If I understand correctly (looking at https://www.learnpython.org/en/Modules_and_Packages), python packages are not primarily a mechanism for independent deployment (as are rpm or deb packages) but groupings of modules that make it easy to (partially) import complex functionality. Since your CLI and web app parts are top-level (not imported into other modules) it is probably not necessary to put them into a python package structure (directory with an __init__.py file) but it is reasonable to keep them in separate directories anyway since they can be deployed separately. If you use a package structure with a main.py entry point you have the advantage that you can run the app by its directory name (python my_cli or python my_webapp) which looks better than naming the entry point explicitly.

The ORM part can be put into a python package, but a simple module (single database_orm.py file) might be enough, depending on the complexity. If you have a number of classes that are not only simple value objects with persistency but which have extensive behavior of their own, they should go into separate modules within a package.

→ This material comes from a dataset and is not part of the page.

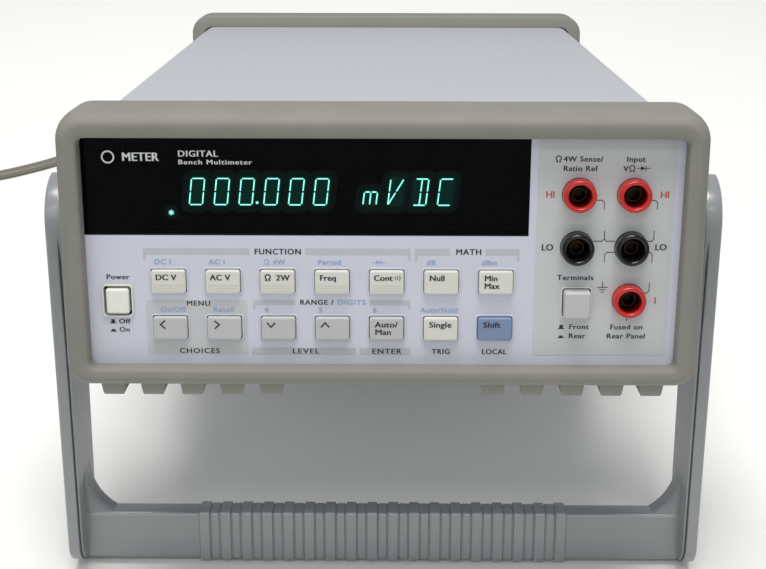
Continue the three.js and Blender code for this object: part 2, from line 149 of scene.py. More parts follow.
def spread(tree, factor, low, high):
    """factor mapped from about 0.3..0.7 to low..high."""
    node = tree.nodes.new("ShaderNodeMapRange")
    for key, value in (("From Min", 0.3), ("From Max", 0.7), ("To Min", low), ("To Max", high)):
        node.inputs[key].default_value = value
    tree.links.new(factor, node.inputs["Value"])
    return node.outputs["Result"]


def mix(tree, factor, first, second):
    """The colour of a socket, first, running into the fixed colour second as factor goes from 0 to 1."""
    node = tree.nodes.new("ShaderNodeMix")
    node.data_type = "RGBA"
    tree.links.new(factor, node.inputs["Factor"])
    tree.links.new(first, node.inputs["A"])
    node.inputs["B"].default_value = second
    return node.outputs["Result"]


def bumped(tree, shader, heights):
    """Bump nodes one behind the other: heights is a list of (height socket, depth in metres)."""
    normal = None
    for height, depth in heights:
        node = tree.nodes.new("ShaderNodeBump")
        node.inputs["Distance"].default_value = depth
        node.inputs["Strength"].default_value = 1.0
        tree.links.new(height, node.inputs["Height"])
        if normal:
            tree.links.new(normal, node.inputs["Normal"])
        normal = node.outputs["Normal"]
    tree.links.new(normal, shader.inputs["Normal"])


def moulded(name, colour, roughness, grain, depth, mottle, wear):
    """A moulded or painted surface: fine grain, faint mottling, and edges rubbed a little paler."""
    material, tree, shader = new_material(name, roughness)
    base = linear(colour)
    clouds = noise(tree, 60, 4)
    shade = ramp(tree, clouds, 0.3, 0.7, (tinted(base, 1 - mottle), tinted(base, 1 + mottle)))
    edge = tree.nodes.new("ShaderNodeNewGeometry")
    worn = ramp(tree, edge.outputs["Pointiness"], 0.52, 0.6, ([0, 0, 0, 1], [1, 1, 1, 1]))
    tree.links.new(mix(tree, worn, shade, tinted(base, 1 + wear)), shader.inputs["Base Color"])
    fine = noise(tree, grain, 2)
    uneven = spread(tree, noise(tree, 180, 3), roughness - 0.02, roughness + 0.02)
    tree.links.new(uneven, shader.inputs["Roughness"])
    bumped(tree, shader, [(fine, depth), (clouds, depth * 2)])
    return material


def key_plastic(name, colour):
    return moulded(name, colour, 0.42, 3000, 0.00001, 0.012, 0.03)


def socket_plastic(name, colour, roughness, mottle):
    return moulded(name, colour, roughness, 3000, 0.00001, mottle, 0.1)


def glossier(material):
    """The same surface with a stronger reflection."""
    material.node_tree.nodes["Principled BSDF"].inputs["Specular IOR Level"].default_value = 0.9
    return material


def ink(name, colour):
    """Printed ink: thin, a little uneven."""
    material, tree, shader = new_material(name, 0.6)
    base = linear(colour)
    shade = ramp(tree, noise(tree, 120, 2), 0.3, 0.7, (tinted(base, 0.98), tinted(base, 1.02)))
    tree.links.new(shade, shader.inputs["Base Color"])
    return material


def metal(name, colour, roughness, stretch=(1, 1, 1)):
    """Plated or brushed metal: fine scratches along one direction and a faint stain."""
    material, tree, shader = new_material(name, roughness, 1.0)
    base = linear(colour)
    stain = noise(tree, 90, 4)
    shade = ramp(tree, stain, 0.3, 0.7, (tinted(base, 0.86), tinted(base, 1.05)))
    tree.links.new(shade, shader.inputs["Base Color"])
    brushed = noise(tree, 900, 3, stretch)
    tree.links.new(spread(tree, brushed, roughness - 0.08, roughness + 0.1), shader.inputs["Roughness"])
    bumped(tree, shader, [(brushed, 0.000006)])
    return material


def smoked_window():
    """Dark see-through plastic with faint wiping marks in its gloss."""
    material, tree, shader = new_material("smoked_window", 0.03)
    shader.inputs["Base Color"].default_value = linear((140, 152, 150))
    shader.inputs["Transmission Weight"].default_value = 1.0
    shader.inputs["IOR"].default_value = 1.2
    tree.links.new(spread(tree, noise(tree, 45, 5, (1, 1, 0.4)), 0.015, 0.05), shader.inputs["Roughness"])
    return material


def black_film_and_shade():
    """The matt black film behind the window. It is coloured far darker than a real black film, so it is also
    painted shade for the dark inside.
    """
    material, tree, shader = new_material("display_film_and_shade", 0.8)
    tones = ([0.0006, 0.0008, 0.0009, 1], [0.0012, 0.0014, 0.0016, 1])
    shade = ramp(tree, noise(tree, 80, 3), 0.3, 0.7, tones)
    tree.links.new(shade, shader.inputs["Base Color"])
    shader.inputs["Specular IOR Level"].default_value = 0.05
    return material


def glow(name, colour, strength):
    """A surface that gives off light, a little uneven."""
    material, tree, shader = new_material(name, 0.5)
    shader.inputs["Base Color"].default_value = [0.01, 0.02, 0.02, 1]
    base = linear(colour)
    shade = ramp(tree, noise(tree, 700, 2), 0.3, 0.7, (tinted(base, 0.94), tinted(base, 1.04)))
    tree.links.new(shade, shader.inputs["Emission Color"])
    shader.inputs["Emission Strength"].default_value = strength
    return material


# Painted glow round a glyph: how bright each glowing step is, from its rim outwards, and how far each step
# reaches
GLOW_SPILL_TONES = (62, 47, 34, 23, 14)
GLOW_SPILL_REACH = (0.3, 0.8, 1.4, 2.1, 3.0)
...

Your CLI and web apps would import the ORM module or package, so for deployment the structure could look like this:

some_path_on_cli_server/
   my_cli/
      database_orm/
         db_model1.py
         db_model2.py
         db_helper.py
      __init__.py
      __main__.py
      magic.py

some_path_on_web_server/
   my_webapp/
      database_orm/
         db_model1.py
         db_model2.py
         db_helper.py
      __init__.py
      __main__.py
      views.py
      templates/
         index.html
         page2.html
      static/
         site.js
         site.css
      setup.py

In your source code management, you would of course not have database_orm as a duplicate subdirectory within the app directories, but side by side with them.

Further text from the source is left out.